Prompt >> Up to and including the line containing "floor_thickness = 3; // [2.6:0.1:3.6]", please reproduce the lines of the listing below, starting from the top.

Stored data:
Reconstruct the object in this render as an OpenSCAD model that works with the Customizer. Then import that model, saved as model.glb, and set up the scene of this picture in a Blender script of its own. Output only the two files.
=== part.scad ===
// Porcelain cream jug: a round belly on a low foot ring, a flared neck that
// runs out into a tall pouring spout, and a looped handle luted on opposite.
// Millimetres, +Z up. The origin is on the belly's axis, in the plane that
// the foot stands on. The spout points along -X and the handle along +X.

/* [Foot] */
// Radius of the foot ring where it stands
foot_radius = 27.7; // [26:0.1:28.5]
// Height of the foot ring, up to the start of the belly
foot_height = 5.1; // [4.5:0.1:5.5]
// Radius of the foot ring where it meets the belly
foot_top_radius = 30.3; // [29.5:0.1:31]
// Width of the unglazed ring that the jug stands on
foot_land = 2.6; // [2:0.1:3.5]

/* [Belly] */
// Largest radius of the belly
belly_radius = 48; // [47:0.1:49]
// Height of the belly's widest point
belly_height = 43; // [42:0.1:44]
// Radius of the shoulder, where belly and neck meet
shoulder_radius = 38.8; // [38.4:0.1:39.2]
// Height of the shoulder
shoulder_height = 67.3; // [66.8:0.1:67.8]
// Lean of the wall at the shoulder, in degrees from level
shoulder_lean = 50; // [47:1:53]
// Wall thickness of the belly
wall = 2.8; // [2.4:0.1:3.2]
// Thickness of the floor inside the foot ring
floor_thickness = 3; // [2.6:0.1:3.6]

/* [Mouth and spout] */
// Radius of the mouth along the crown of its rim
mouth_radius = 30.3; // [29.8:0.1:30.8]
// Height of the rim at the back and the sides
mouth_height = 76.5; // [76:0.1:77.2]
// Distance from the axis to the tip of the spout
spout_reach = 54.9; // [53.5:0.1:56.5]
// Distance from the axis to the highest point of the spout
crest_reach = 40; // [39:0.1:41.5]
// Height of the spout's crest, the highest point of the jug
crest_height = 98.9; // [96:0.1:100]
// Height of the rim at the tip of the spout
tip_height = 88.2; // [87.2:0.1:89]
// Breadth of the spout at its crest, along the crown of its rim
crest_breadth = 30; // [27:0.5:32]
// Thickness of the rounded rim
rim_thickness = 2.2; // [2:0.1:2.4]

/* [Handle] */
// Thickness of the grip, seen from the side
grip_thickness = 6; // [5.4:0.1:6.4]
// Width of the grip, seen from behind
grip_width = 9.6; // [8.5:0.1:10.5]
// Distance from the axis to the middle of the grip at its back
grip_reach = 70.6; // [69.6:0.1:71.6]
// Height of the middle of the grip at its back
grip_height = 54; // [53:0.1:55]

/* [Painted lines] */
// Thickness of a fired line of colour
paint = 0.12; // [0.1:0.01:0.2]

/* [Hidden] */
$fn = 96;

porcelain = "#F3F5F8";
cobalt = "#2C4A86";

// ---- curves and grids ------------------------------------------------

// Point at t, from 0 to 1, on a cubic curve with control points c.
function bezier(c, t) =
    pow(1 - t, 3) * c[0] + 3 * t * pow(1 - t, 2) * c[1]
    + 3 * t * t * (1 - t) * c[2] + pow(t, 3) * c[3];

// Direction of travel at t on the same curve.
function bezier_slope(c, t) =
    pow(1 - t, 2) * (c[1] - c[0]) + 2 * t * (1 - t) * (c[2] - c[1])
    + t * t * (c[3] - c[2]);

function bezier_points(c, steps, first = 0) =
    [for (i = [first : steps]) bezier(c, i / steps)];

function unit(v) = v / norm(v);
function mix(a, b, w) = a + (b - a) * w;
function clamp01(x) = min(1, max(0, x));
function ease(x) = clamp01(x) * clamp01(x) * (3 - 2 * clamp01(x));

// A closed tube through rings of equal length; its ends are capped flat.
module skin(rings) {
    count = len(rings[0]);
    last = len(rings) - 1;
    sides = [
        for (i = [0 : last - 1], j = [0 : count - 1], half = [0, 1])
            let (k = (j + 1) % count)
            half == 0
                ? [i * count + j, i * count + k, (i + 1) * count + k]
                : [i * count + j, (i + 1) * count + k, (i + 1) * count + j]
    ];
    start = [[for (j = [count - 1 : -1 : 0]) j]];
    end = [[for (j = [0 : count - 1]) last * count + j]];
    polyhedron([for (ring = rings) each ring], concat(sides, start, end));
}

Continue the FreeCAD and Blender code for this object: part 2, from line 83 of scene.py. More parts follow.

Output of the exercise >>
Reconstruct the object in this render as an OpenSCAD model that works with the Customizer. Then import that model, saved as model.glb, and set up the scene of this picture in a Blender script of its own. Output only the two files.
=== part.scad ===
// Porcelain cream jug: a round belly on a low foot ring, a flared neck that
// runs out into a tall pouring spout, and a looped handle luted on opposite.
// Millimetres, +Z up. The origin is on the belly's axis, in the plane that
// the foot stands on. The spout points along -X and the handle along +X.

/* [Foot] */
// Radius of the foot ring where it stands
foot_radius = 27.7; // [26:0.1:28.5]
// Height of the foot ring, up to the start of the belly
foot_height = 5.1; // [4.5:0.1:5.5]
// Radius of the foot ring where it meets the belly
foot_top_radius = 30.3; // [29.5:0.1:31]
// Width of the unglazed ring that the jug stands on
foot_land = 2.6; // [2:0.1:3.5]

/* [Belly] */
// Largest radius of the belly
belly_radius = 48; // [47:0.1:49]
// Height of the belly's widest point
belly_height = 43; // [42:0.1:44]
// Radius of the shoulder, where belly and neck meet
shoulder_radius = 38.8; // [38.4:0.1:39.2]
// Height of the shoulder
shoulder_height = 67.3; // [66.8:0.1:67.8]
// Lean of the wall at the shoulder, in degrees from level
shoulder_lean = 50; // [47:1:53]
// Wall thickness of the belly
wall = 2.8; // [2.4:0.1:3.2]
// Thickness of the floor inside the foot ring
floor_thickness = 3; // [2.6:0.1:3.6]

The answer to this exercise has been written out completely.